The direct-to-consumer (DTC) market is going great guns. No longer are consumers going to broadcasters that hold and pay for rights, they’re going direct to organisations which produce the content, especially in sports and entertainment. This is also true of museums and tourism attractions. Every economic sector has examples of DTC content.
In fact, almost half of sports industry executives polled by Imagen said they’re investing or planning to invest in the launch of a DTC streaming product in the near future. As faster home and mobile internet rolls out, and ultra-high-definition capable devices become more widely available, the expectation that video content will be delivered immediately will only increase.
Mr Horrell says: “One gauge of this is the growth of our business. Pretty much every metric we have is twice as big now as this time last year; this includes staff numbers, clients and turnover. We have had an exponential growth in the number of people talking to us.” Also, late last year, Imagen secured £6.5 million in series-B funding.

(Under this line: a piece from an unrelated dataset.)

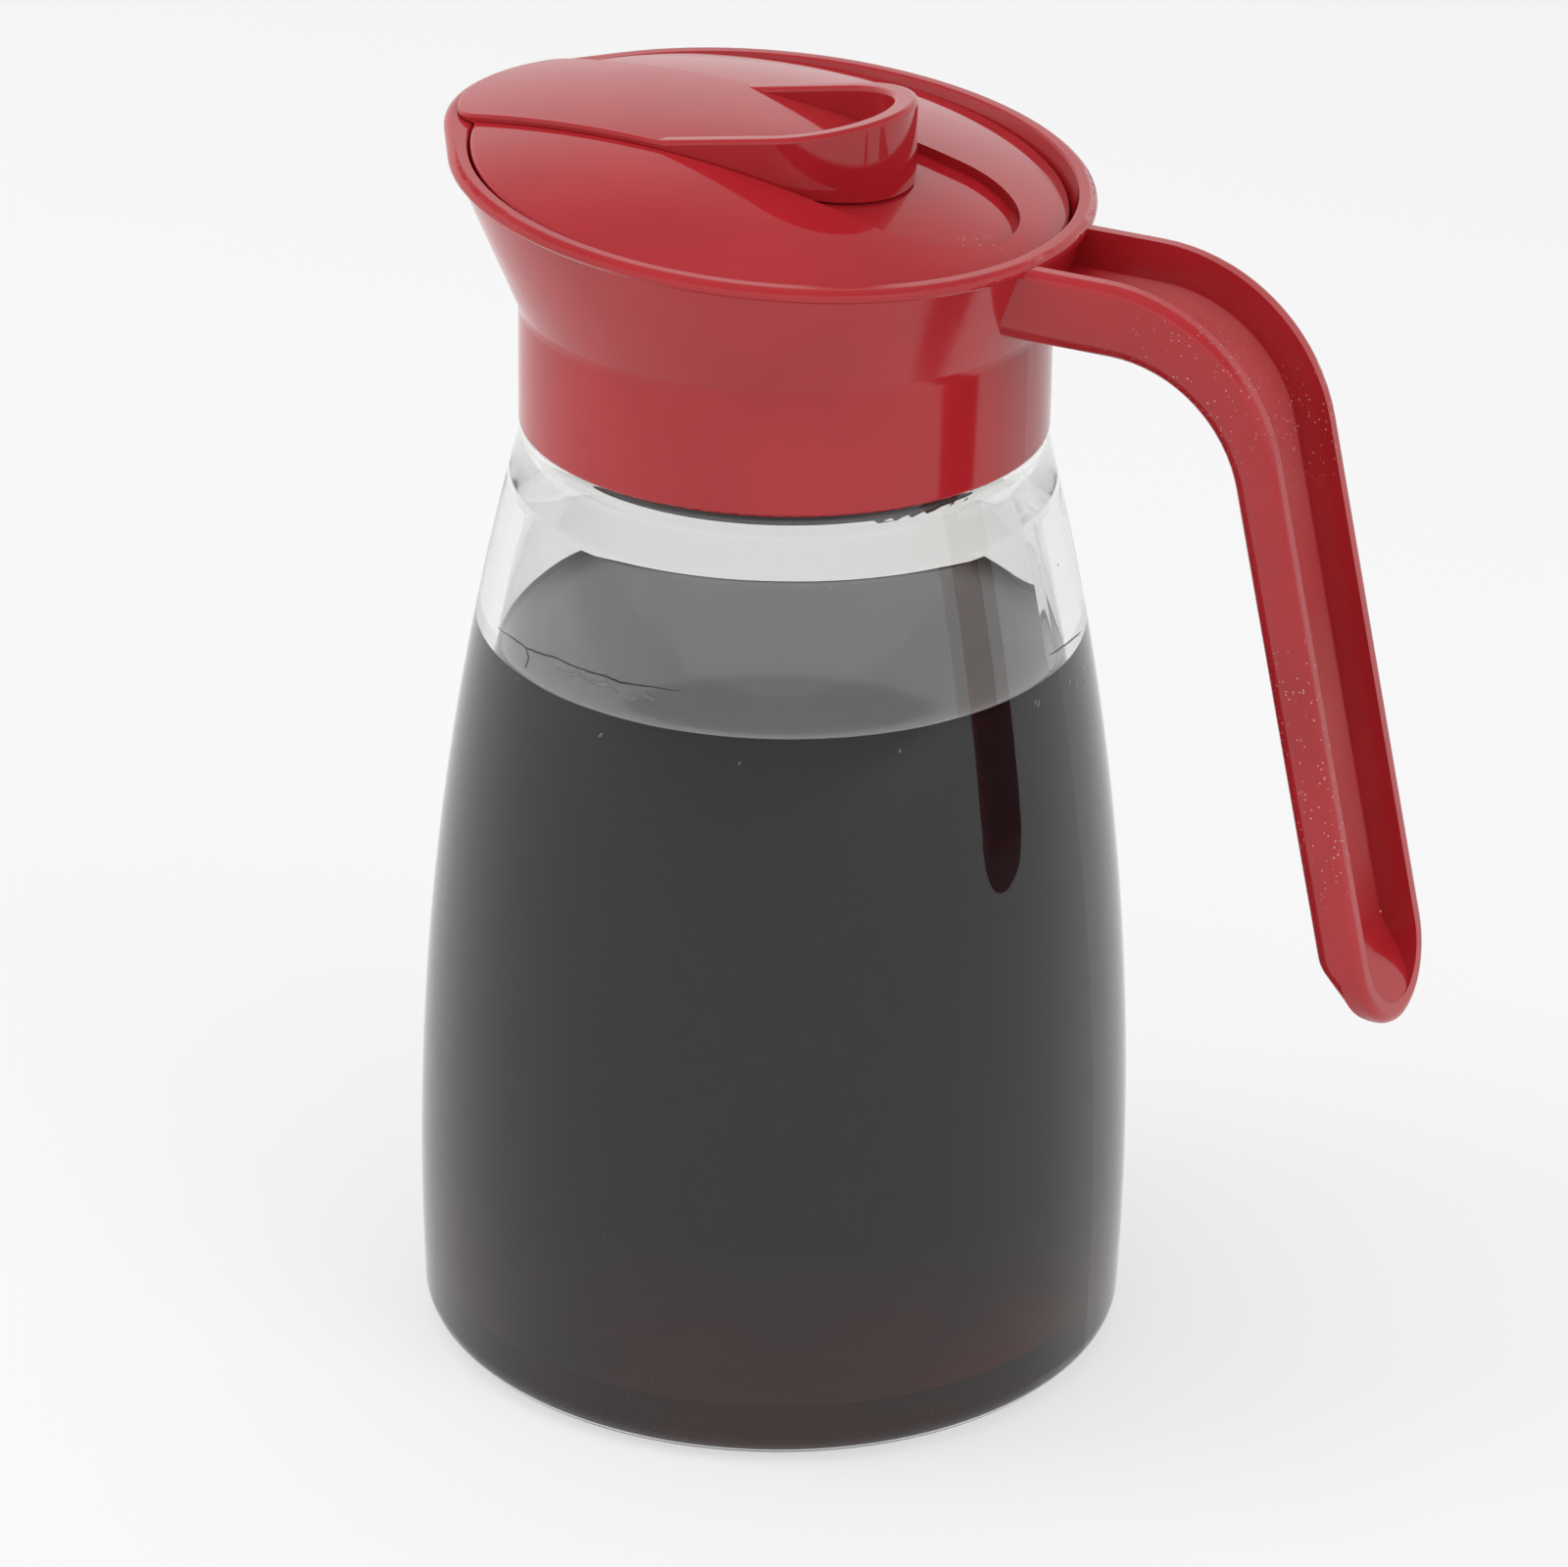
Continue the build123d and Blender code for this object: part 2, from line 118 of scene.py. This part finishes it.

Managing the sheer volume of expanding video assets is becoming an increasing challenge. This comes at a time when organisations are realising how important online visual content is for their success. Keeping it stored on a physical server in a basement somewhere creates not only security and safety concerns, but it is also very hard to distribute to an end-viewer efficiently. At the same time, serving data-heavy media assets clogs up corporate networks and bandwidth. Luckily, cloud storage is becoming more affordable and smarter over time.
“The fact is people need to increasingly access these valuable videos. Organisations need to work with them, realise their potential, effectively control them and treat them like the assets they really are,” says Mr Horrell, whose company works with the BBC, ATP Media (Association of Tennis Professionals), IMG, Reuters, LADbible and Endemol Shine, managing their video assets, as well as preserving archives from the Imperial War Museums, the British Library and the BFI (British Film Institute).

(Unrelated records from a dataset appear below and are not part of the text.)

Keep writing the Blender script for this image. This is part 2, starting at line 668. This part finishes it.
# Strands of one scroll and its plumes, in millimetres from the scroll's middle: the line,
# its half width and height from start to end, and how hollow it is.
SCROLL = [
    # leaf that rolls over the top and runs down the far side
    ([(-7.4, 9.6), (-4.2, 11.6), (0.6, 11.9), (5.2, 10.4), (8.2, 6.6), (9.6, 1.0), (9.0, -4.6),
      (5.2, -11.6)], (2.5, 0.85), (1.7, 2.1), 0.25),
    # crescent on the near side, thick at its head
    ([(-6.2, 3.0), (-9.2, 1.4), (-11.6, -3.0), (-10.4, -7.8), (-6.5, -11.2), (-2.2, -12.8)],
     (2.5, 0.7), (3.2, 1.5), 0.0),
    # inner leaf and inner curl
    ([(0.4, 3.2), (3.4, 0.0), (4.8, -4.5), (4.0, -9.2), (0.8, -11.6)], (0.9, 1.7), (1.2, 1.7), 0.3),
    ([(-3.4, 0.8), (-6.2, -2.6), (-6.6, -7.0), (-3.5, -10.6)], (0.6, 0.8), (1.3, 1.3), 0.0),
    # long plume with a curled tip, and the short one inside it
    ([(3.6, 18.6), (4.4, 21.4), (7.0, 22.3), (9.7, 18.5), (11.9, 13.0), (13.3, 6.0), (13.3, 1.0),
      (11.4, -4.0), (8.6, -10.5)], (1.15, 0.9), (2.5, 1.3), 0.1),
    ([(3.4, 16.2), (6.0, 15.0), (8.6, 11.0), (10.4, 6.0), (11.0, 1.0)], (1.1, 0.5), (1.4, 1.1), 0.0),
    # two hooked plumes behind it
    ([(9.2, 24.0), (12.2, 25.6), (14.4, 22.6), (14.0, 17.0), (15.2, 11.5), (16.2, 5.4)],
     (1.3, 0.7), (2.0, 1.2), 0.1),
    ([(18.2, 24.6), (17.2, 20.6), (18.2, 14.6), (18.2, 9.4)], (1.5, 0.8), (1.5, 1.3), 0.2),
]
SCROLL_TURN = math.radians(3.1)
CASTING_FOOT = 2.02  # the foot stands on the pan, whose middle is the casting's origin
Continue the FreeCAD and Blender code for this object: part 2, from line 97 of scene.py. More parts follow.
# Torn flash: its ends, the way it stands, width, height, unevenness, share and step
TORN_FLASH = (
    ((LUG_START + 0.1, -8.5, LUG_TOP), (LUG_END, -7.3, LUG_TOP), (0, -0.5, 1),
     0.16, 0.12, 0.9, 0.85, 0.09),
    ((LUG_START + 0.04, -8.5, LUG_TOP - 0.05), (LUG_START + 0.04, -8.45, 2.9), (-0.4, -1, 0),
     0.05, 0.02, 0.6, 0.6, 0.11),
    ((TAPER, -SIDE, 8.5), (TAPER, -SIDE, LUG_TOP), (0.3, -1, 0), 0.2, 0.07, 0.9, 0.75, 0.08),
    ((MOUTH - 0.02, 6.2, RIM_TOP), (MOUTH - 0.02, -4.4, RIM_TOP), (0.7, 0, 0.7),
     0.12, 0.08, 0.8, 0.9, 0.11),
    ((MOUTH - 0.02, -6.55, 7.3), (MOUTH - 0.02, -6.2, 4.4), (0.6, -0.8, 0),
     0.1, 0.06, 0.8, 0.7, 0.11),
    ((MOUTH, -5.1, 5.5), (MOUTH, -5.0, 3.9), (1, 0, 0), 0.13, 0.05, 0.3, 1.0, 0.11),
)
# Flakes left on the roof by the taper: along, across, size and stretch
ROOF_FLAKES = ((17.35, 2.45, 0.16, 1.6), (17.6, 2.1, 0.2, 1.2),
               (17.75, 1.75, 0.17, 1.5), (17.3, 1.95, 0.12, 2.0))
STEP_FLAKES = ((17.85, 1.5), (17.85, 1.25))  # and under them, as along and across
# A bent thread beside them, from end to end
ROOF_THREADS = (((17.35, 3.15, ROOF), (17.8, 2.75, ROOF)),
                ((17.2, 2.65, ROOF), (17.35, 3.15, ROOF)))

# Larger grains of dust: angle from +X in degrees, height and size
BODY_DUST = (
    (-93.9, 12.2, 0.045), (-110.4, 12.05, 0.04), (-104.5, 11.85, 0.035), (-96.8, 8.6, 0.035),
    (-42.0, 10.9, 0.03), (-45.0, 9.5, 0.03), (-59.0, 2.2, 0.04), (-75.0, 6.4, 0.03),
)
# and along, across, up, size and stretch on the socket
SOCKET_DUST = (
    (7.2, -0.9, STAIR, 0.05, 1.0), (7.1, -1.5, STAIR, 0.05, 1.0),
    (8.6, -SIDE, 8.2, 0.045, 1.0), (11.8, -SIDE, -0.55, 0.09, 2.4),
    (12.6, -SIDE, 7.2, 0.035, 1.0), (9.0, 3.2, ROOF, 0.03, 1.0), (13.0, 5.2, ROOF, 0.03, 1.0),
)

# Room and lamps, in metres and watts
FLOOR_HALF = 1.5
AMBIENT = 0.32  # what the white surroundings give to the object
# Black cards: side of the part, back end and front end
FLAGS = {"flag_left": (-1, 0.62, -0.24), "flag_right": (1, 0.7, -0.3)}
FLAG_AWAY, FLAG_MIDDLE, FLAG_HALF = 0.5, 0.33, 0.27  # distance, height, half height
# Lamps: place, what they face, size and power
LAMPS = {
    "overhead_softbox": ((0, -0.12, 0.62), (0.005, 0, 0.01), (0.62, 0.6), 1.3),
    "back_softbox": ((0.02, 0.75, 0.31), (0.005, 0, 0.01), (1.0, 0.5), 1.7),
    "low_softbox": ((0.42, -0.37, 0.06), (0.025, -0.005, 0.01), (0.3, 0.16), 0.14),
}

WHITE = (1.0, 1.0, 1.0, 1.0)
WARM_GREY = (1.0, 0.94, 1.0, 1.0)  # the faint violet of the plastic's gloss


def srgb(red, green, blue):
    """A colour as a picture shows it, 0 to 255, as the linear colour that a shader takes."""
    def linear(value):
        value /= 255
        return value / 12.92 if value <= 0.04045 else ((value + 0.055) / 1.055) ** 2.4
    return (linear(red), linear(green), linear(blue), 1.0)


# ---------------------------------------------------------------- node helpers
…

Video is only valuable if you can store, find, view, distribute and manage it easily
Imagen also manages 20,000 hours of content from BP with varied footage ranging from Persian oilfields in the 1920s to chief executive interviews and shareholder meetings. In addition, the London and New York-based company is the central depository for the English Premier League, holding 5,000 games, every one since 1992, in high-definition video, ready to serve them up in any format globally.

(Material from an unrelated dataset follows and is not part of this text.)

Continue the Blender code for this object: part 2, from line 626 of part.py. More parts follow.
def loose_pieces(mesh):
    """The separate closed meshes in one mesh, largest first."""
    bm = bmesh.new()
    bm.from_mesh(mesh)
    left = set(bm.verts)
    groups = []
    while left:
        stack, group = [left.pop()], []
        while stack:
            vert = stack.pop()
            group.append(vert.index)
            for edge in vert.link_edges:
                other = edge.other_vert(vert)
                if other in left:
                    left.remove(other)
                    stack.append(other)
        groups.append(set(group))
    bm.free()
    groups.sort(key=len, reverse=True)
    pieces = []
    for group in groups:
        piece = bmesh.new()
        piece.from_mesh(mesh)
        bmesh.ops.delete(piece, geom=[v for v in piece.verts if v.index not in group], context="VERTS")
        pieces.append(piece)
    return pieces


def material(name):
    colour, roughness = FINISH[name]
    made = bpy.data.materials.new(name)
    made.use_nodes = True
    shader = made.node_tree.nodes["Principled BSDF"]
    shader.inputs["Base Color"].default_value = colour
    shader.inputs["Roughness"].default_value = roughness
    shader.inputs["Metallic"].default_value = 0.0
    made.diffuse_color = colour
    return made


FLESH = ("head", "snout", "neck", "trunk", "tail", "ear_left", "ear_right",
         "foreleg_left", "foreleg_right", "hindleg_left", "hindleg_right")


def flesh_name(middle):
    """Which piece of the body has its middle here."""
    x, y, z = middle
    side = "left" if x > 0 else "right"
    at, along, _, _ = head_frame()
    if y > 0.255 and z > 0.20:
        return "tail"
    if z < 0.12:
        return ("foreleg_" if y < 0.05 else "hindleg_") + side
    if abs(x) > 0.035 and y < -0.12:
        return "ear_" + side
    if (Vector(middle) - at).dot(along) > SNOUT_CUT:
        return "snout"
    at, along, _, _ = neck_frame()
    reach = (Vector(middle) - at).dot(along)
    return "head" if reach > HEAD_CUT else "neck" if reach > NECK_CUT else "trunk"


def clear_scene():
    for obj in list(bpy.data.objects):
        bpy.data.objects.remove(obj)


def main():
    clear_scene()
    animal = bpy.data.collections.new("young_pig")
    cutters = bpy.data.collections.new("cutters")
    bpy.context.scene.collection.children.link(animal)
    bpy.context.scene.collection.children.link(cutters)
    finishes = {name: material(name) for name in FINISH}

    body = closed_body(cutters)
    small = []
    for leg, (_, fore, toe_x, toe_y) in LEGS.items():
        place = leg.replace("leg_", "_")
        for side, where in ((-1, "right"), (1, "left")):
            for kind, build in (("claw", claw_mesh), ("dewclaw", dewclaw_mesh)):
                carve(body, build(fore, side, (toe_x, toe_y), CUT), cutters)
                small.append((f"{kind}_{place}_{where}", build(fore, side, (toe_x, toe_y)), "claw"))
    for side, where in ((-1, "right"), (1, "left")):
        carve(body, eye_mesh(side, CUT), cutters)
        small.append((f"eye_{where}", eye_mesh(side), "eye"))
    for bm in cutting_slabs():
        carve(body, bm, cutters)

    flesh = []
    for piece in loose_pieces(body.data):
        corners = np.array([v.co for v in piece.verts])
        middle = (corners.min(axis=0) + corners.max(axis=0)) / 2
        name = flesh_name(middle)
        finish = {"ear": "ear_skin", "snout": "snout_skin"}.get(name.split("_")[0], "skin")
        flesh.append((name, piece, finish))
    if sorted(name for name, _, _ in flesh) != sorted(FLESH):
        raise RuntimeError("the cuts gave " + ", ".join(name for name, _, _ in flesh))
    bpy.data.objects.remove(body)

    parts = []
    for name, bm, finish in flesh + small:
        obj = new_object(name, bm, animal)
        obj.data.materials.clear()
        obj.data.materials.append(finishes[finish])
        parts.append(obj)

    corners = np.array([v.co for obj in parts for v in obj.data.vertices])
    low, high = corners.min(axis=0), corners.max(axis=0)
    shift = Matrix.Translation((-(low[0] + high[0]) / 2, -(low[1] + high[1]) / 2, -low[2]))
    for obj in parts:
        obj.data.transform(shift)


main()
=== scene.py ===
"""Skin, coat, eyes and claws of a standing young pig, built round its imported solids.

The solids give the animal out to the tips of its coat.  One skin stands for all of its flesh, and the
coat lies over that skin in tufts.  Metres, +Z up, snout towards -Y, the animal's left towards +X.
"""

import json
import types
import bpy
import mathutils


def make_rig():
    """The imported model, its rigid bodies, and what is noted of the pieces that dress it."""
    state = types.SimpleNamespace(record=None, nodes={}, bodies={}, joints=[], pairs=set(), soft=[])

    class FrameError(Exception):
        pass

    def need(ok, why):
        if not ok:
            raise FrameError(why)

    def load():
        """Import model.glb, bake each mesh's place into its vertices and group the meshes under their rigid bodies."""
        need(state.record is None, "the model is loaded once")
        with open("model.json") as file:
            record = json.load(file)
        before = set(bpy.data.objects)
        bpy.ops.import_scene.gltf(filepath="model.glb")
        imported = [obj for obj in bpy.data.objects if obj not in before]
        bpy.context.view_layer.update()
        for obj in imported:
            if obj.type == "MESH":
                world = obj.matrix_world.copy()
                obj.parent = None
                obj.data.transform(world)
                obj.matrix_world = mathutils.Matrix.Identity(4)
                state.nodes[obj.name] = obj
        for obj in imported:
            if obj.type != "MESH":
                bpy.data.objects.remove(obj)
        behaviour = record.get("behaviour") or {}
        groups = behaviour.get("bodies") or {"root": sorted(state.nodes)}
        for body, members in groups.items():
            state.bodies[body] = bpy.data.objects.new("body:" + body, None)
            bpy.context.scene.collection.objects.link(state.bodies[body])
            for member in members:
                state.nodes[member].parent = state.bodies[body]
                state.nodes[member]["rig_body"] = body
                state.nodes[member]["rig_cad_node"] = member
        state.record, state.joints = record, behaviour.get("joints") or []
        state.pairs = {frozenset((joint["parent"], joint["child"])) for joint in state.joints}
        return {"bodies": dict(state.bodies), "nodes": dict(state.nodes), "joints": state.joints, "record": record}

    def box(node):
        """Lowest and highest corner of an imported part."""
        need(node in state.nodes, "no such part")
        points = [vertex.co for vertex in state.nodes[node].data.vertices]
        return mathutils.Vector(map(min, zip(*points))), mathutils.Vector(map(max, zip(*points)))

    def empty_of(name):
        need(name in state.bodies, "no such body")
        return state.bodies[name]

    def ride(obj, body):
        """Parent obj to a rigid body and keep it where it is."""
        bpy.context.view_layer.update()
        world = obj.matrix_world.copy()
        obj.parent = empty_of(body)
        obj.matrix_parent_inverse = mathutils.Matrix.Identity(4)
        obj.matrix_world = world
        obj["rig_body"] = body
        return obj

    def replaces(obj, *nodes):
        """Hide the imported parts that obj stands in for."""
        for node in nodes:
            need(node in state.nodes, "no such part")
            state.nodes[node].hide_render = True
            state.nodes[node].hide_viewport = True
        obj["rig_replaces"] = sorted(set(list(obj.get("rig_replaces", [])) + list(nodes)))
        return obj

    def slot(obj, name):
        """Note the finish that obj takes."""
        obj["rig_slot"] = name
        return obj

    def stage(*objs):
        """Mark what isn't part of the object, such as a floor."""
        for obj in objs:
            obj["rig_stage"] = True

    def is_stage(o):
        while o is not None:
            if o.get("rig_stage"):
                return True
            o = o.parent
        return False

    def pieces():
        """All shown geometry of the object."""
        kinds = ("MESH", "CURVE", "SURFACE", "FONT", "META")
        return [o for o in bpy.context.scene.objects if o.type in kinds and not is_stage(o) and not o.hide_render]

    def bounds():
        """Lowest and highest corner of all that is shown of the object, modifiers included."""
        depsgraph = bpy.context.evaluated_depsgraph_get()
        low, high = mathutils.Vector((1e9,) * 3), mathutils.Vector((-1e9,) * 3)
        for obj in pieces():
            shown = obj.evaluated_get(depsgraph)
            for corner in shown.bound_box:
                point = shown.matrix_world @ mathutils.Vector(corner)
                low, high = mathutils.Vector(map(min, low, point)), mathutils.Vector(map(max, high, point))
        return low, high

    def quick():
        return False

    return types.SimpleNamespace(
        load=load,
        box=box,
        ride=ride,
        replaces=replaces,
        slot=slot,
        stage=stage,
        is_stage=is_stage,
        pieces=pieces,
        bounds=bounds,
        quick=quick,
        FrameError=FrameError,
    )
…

“All these organisations want to manage media assets effortlessly. But they don’t want to own the hardware or software. Video is only valuable if you can store, find, view, distribute and manage it easily. Our secret sauce is that we do one fairly narrow thing very well: intelligent video asset management,” says Mr Horrell.
“We do the heavy lifting for clients, managing petabytes of data. This is only possible using the digital muscle of cloud computing. Powerful search and meta-tagging features are crucial, enabling people to locate content far more quickly than they would be able to do with traditional media library platforms. Speech to text and machine-learning also enable intelligent searches.”
The global market for video is on a specific trajectory and that’s up. Research by Imagen on more than 1,800 North American sports fans is a good indication of things to come. Younger generations were four times more likely to be heavy consumers of non-game sports content than baby boomers and four out of five consume content on their mobile device while simultaneously watching live games.
“The direction of travel is that the younger you are, the more you expect to see video. With younger people, if it doesn’t exist on video, it doesn’t exist full stop. Looking to the future, it’s on a one-way curve of explosion. And organisations are increasingly realising that video asset management is therefore a very necessary, if not an essential, tool going forwards,” says Mr Horrell.
“This is also a genuine worldwide phenomenon that needs a global solution. It doesn’t matter whether you are in São Paulo or San Francisco, London or Lisbon, it makes no difference, everyone wants video; it’s language agnostic, it’s universal. The rate of growth is scary and organisations need to be prepared.